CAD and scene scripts
######

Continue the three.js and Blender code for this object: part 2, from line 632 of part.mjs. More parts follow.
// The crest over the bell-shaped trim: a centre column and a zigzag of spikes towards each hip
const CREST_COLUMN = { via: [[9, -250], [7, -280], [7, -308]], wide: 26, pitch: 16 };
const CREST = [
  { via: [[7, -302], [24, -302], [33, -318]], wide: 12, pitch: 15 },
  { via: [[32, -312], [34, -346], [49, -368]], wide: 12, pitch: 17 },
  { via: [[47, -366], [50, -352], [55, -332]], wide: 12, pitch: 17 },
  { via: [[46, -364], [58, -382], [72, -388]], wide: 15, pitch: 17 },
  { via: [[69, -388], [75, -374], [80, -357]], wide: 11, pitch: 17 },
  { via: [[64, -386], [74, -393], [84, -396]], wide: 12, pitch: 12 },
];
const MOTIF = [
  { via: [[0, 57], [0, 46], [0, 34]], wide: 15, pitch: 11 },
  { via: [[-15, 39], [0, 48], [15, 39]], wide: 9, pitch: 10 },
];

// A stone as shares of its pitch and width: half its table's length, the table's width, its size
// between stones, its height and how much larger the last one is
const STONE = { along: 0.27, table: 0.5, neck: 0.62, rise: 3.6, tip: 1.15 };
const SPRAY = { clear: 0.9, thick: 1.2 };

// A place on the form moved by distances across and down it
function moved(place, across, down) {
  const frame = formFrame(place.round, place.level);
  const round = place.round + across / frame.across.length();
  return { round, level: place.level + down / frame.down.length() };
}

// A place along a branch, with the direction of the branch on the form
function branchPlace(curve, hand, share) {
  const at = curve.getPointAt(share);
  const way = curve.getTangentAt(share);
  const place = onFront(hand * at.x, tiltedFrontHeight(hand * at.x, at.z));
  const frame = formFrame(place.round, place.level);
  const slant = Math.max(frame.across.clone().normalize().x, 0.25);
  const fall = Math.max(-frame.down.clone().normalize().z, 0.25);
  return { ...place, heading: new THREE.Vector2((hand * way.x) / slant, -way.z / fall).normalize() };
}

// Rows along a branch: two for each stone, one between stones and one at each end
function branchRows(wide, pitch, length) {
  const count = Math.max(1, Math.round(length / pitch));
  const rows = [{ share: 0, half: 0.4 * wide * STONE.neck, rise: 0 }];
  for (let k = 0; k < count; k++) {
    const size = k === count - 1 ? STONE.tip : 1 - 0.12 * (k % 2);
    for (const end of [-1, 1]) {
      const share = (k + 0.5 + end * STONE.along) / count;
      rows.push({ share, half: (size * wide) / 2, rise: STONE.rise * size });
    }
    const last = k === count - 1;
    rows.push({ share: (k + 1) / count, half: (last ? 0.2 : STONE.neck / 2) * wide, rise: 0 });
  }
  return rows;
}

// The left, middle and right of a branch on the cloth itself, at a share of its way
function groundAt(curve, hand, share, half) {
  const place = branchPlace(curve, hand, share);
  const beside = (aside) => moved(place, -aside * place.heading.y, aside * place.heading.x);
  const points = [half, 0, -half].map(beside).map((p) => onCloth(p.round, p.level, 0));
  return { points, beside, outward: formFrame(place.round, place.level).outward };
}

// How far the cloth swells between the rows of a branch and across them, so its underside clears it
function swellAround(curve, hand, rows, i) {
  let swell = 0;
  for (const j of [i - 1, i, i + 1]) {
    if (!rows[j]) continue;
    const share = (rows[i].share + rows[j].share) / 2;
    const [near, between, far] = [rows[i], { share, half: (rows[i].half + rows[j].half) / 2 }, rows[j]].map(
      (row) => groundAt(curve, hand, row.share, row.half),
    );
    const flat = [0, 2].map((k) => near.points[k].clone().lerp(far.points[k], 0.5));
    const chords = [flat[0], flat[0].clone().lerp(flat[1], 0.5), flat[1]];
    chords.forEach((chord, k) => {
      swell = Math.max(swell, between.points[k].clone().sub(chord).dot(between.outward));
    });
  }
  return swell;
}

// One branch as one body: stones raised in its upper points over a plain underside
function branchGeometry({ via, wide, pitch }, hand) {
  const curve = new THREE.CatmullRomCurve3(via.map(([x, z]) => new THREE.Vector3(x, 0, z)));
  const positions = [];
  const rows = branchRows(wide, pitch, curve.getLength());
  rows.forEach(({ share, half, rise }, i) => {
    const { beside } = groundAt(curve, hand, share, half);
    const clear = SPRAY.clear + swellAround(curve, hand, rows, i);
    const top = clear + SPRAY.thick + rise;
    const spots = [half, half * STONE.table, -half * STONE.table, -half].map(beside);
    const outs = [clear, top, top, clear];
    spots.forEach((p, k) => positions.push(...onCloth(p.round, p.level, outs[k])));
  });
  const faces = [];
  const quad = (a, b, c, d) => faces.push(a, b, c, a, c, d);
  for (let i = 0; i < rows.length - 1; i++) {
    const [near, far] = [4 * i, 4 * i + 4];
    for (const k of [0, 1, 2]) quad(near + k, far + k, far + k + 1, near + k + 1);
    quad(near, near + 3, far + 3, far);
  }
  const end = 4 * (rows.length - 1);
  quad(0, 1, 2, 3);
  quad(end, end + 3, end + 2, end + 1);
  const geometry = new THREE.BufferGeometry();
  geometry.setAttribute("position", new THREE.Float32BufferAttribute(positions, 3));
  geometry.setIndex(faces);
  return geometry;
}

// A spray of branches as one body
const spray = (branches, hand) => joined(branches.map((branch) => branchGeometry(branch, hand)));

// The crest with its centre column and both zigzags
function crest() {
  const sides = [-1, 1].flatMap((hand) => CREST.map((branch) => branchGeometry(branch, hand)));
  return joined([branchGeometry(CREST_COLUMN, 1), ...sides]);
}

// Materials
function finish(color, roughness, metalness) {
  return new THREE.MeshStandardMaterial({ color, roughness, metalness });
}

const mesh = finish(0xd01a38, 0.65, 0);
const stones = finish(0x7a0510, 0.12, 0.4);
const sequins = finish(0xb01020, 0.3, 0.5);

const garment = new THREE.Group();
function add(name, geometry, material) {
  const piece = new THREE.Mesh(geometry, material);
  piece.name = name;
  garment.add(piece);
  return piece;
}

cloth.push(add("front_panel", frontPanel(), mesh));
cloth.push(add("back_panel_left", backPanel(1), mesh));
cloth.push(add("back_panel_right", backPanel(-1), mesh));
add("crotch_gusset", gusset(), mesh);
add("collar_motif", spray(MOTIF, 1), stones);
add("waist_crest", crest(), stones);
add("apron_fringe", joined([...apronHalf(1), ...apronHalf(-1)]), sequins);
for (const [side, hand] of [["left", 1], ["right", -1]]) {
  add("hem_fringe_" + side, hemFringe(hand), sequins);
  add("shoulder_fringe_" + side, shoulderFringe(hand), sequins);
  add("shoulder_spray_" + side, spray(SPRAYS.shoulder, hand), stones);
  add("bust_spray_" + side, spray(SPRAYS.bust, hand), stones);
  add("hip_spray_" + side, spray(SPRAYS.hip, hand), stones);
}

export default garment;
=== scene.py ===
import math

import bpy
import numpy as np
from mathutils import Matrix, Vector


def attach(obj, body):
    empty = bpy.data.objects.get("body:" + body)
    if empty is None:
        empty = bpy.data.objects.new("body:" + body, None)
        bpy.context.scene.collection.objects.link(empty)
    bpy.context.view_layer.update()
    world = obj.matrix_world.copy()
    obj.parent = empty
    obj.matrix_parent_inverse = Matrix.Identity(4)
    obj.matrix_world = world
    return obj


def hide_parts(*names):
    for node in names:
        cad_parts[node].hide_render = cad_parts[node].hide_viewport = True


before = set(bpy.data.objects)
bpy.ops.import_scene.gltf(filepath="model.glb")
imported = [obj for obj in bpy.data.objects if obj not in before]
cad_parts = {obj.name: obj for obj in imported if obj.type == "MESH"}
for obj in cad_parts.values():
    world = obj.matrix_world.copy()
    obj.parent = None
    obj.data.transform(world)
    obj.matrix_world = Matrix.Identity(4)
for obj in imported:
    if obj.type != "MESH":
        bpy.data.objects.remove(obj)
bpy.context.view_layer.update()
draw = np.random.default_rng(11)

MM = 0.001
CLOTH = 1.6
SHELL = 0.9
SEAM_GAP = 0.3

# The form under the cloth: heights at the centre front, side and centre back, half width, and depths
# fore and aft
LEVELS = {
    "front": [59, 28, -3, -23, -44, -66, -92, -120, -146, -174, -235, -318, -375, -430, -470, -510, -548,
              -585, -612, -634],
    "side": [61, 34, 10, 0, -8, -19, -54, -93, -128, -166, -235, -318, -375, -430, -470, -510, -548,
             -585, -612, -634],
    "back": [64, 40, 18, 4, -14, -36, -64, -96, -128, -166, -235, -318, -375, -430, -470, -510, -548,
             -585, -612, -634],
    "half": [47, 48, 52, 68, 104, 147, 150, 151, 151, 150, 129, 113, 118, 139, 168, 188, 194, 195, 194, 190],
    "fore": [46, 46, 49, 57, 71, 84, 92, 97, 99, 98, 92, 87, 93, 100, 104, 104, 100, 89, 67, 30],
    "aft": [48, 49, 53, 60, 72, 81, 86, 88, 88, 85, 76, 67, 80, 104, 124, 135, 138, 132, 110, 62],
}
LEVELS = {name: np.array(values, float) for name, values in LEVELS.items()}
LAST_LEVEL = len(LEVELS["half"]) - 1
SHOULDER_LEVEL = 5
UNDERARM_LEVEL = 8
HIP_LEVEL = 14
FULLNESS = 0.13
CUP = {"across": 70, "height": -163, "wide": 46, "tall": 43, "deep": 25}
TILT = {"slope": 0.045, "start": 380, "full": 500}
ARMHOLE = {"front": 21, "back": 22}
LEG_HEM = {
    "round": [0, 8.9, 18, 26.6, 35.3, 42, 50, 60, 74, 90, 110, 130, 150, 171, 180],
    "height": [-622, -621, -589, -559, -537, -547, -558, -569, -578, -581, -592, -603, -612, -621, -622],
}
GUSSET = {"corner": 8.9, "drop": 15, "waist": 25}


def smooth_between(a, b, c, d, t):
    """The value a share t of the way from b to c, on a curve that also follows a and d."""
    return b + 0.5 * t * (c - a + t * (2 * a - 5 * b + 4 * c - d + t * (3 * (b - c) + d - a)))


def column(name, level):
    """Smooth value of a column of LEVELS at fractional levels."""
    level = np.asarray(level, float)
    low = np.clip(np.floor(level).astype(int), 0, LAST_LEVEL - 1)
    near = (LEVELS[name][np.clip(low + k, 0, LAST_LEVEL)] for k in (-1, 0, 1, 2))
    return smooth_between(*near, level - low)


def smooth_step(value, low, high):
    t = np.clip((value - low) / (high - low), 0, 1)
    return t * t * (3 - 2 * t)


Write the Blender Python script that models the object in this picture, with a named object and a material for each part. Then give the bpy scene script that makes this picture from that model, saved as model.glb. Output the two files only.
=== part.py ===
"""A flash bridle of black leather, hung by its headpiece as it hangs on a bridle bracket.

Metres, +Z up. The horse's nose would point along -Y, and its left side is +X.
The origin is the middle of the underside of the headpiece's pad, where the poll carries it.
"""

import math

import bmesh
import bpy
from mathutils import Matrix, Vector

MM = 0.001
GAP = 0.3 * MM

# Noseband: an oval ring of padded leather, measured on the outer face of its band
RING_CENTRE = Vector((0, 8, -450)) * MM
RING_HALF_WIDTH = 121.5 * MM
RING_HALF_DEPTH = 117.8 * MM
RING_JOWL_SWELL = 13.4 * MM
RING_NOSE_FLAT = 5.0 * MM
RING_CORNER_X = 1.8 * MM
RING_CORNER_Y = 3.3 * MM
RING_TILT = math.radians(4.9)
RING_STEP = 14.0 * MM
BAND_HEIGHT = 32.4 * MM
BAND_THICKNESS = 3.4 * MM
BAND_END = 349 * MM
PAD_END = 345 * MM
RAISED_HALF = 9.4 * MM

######

▸ Objective
Output exactly the lines of the material above from the one containing "const mesh = finish(0xd01a38, 0.65, 0);" up to and including the one containing "imported = [obj".

▸ Solution for this exercise
const mesh = finish(0xd01a38, 0.65, 0);
const stones = finish(0x7a0510, 0.12, 0.4);
const sequins = finish(0xb01020, 0.3, 0.5);

const garment = new THREE.Group();
function add(name, geometry, material) {
  const piece = new THREE.Mesh(geometry, material);
  piece.name = name;
  garment.add(piece);
  return piece;
}

cloth.push(add("front_panel", frontPanel(), mesh));
cloth.push(add("back_panel_left", backPanel(1), mesh));
cloth.push(add("back_panel_right", backPanel(-1), mesh));
add("crotch_gusset", gusset(), mesh);
add("collar_motif", spray(MOTIF, 1), stones);
add("waist_crest", crest(), stones);
add("apron_fringe", joined([...apronHalf(1), ...apronHalf(-1)]), sequins);
for (const [side, hand] of [["left", 1], ["right", -1]]) {
  add("hem_fringe_" + side, hemFringe(hand), sequins);
  add("shoulder_fringe_" + side, shoulderFringe(hand), sequins);
  add("shoulder_spray_" + side, spray(SPRAYS.shoulder, hand), stones);
  add("bust_spray_" + side, spray(SPRAYS.bust, hand), stones);
  add("hip_spray_" + side, spray(SPRAYS.hip, hand), stones);
}

export default garment;
=== scene.py ===
import math

import bpy
import numpy as np
from mathutils import Matrix, Vector


def attach(obj, body):
    empty = bpy.data.objects.get("body:" + body)
    if empty is None:
        empty = bpy.data.objects.new("body:" + body, None)
        bpy.context.scene.collection.objects.link(empty)
    bpy.context.view_layer.update()
    world = obj.matrix_world.copy()
    obj.parent = empty
    obj.matrix_parent_inverse = Matrix.Identity(4)
    obj.matrix_world = world
    return obj


def hide_parts(*names):
    for node in names:
        cad_parts[node].hide_render = cad_parts[node].hide_viewport = True


before = set(bpy.data.objects)
bpy.ops.import_scene.gltf(filepath="model.glb")
imported = [obj for obj in bpy.data.objects if obj not in before]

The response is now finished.